* _Task directions_: Return, word for word, only the lines from the one containing "right-handed frame, and" through the last line of the entries.
======== Provided entries
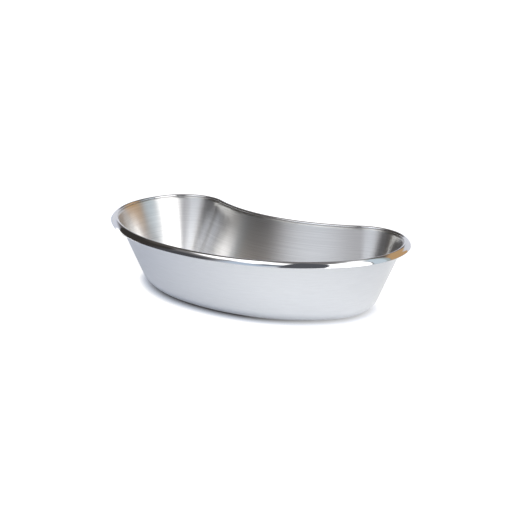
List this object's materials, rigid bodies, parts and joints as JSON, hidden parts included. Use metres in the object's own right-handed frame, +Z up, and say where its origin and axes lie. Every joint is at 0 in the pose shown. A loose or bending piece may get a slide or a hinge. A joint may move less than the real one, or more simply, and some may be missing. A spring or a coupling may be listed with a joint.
{
  "type": "kidney dish",
  "caption": "Kidney-shaped open stainless steel dish with a flat base, leaning walls and a polished turned-down rim.",
  "frame": {"origin": "middle of the dish's length and width, on the surface that it stands on", "axes": "+Z up; X along the length; the bulging front faces -Y and the hollow notch faces +Y"},
  "size_m": [0.25, 0.138, 0.053],
  "materials": {
    "satin_steel": "satin brushed stainless steel",
    "polished_steel": "mirror polished stainless steel"
  },
  "bodies": {
    "root": {"basin": "satin_steel", "rim": "polished_steel"}
  },
  "joints": []
}
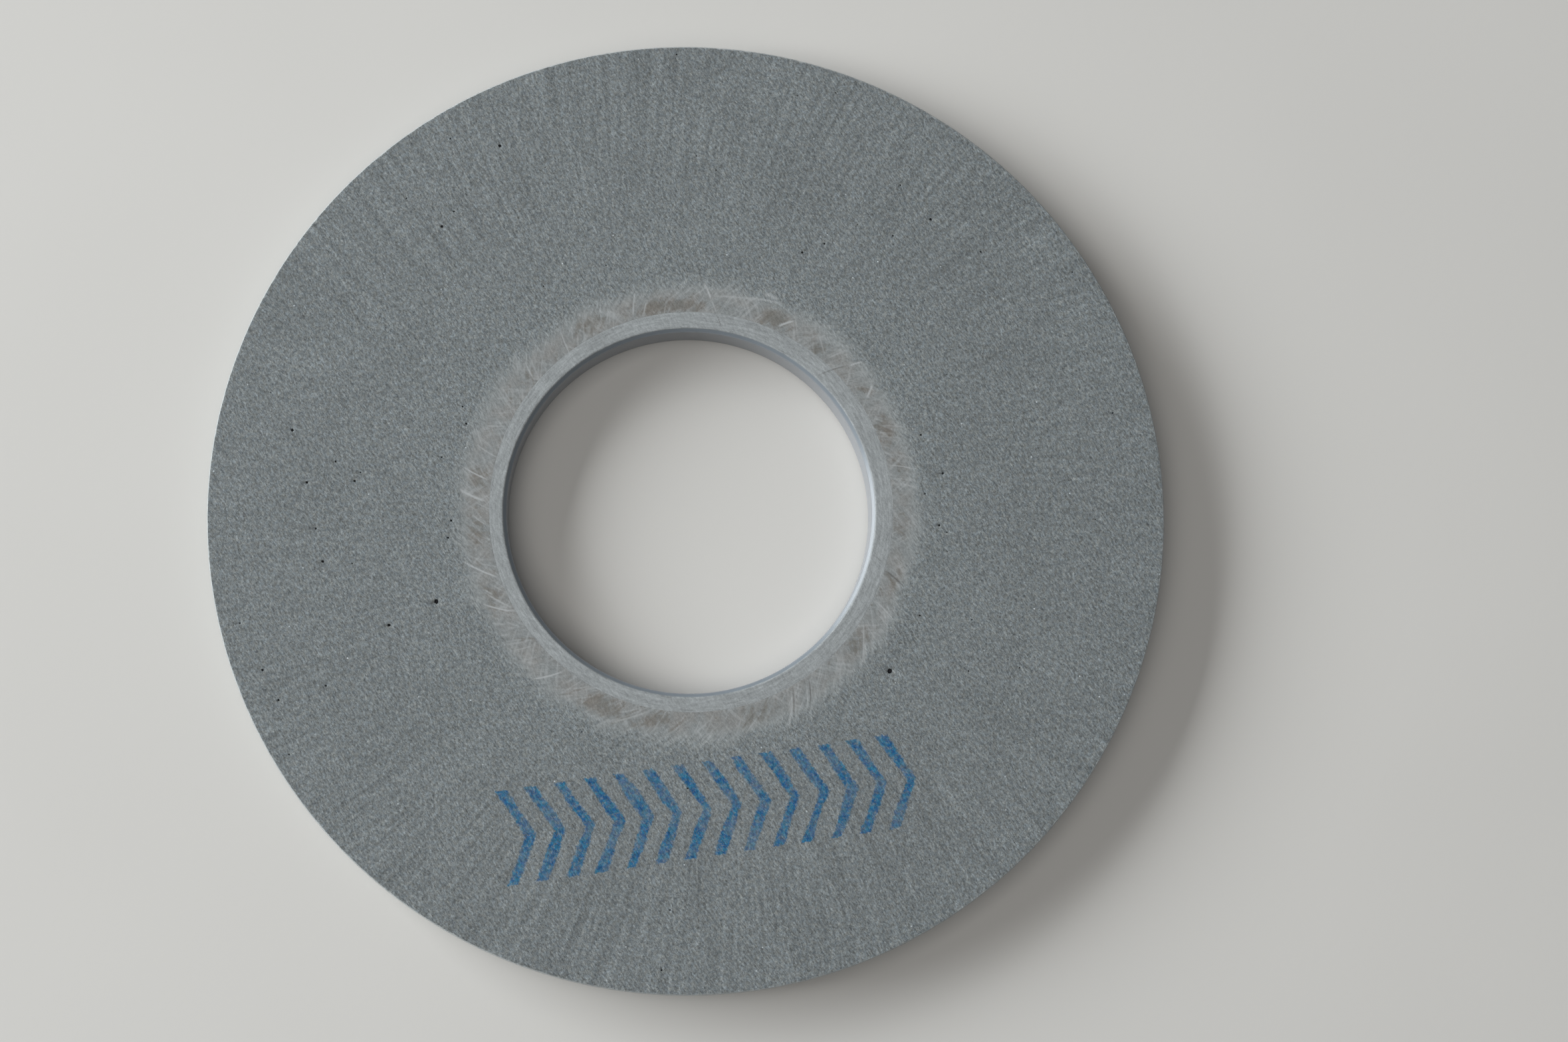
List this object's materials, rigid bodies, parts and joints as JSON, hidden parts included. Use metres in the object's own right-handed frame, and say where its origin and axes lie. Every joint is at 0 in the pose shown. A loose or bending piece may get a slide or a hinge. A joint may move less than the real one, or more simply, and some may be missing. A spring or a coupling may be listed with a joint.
{
  "type": "bonded abrasive wheel",
  "caption": "Straight bonded abrasive wheel with a bushed centre bore, resin collars around the bush and plain flat faces.",
  "frame": {"origin": "where the wheel's axis meets the plane of the back face", "axes": "+Z along the wheel's axis, out of the stamped front face; +X and +Y lie in the back face, with the stamp towards -Y"},
  "size_m": [0.2, 0.2, 0.01],
  "materials": {
    "abrasive": "fine-grit vitrified abrasive, matte, mid grey with dark pores",
    "bush": "cast pale grey filler, turned smooth, semi-matte",
    "cement": "cured cement line",
    "resin": "brown-grey resin soaked into grit, ground flush and scratched, satin"
  },
  "bodies": {
    "root": {"abrasive_ring": "abrasive", "bore_bush": "bush", "bush_cement": "cement", "front_resin_collar": "resin", "back_resin_collar": "resin"}
  },
  "joints": []
}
================
* _Final result_:
List this object's materials, rigid bodies, parts and joints as JSON, hidden parts included. Use metres in the object's own right-handed frame, and say where its origin and axes lie. Every joint is at 0 in the pose shown. A loose or bending piece may get a slide or a hinge. A joint may move less than the real one, or more simply, and some may be missing. A spring or a coupling may be listed with a joint.
{
  "type": "bonded abrasive wheel",
  "caption": "Straight bonded abrasive wheel with a bushed centre bore, resin collars around the bush and plain flat faces.",
  "frame": {"origin": "where the wheel's axis meets the plane of the back face", "axes": "+Z along the wheel's axis, out of the stamped front face; +X and +Y lie in the back face, with the stamp towards -Y"},
  "size_m": [0.2, 0.2, 0.01],
  "materials": {
    "abrasive": "fine-grit vitrified abrasive, matte, mid grey with dark pores",
    "bush": "cast pale grey filler, turned smooth, semi-matte",
    "cement": "cured cement line",
    "resin": "brown-grey resin soaked into grit, ground flush and scratched, satin"
  },
  "bodies": {
    "root": {"abrasive_ring": "abrasive", "bore_bush": "bush", "bush_cement": "cement", "front_resin_collar": "resin", "back_resin_collar": "resin"}
  },
  "joints": []
}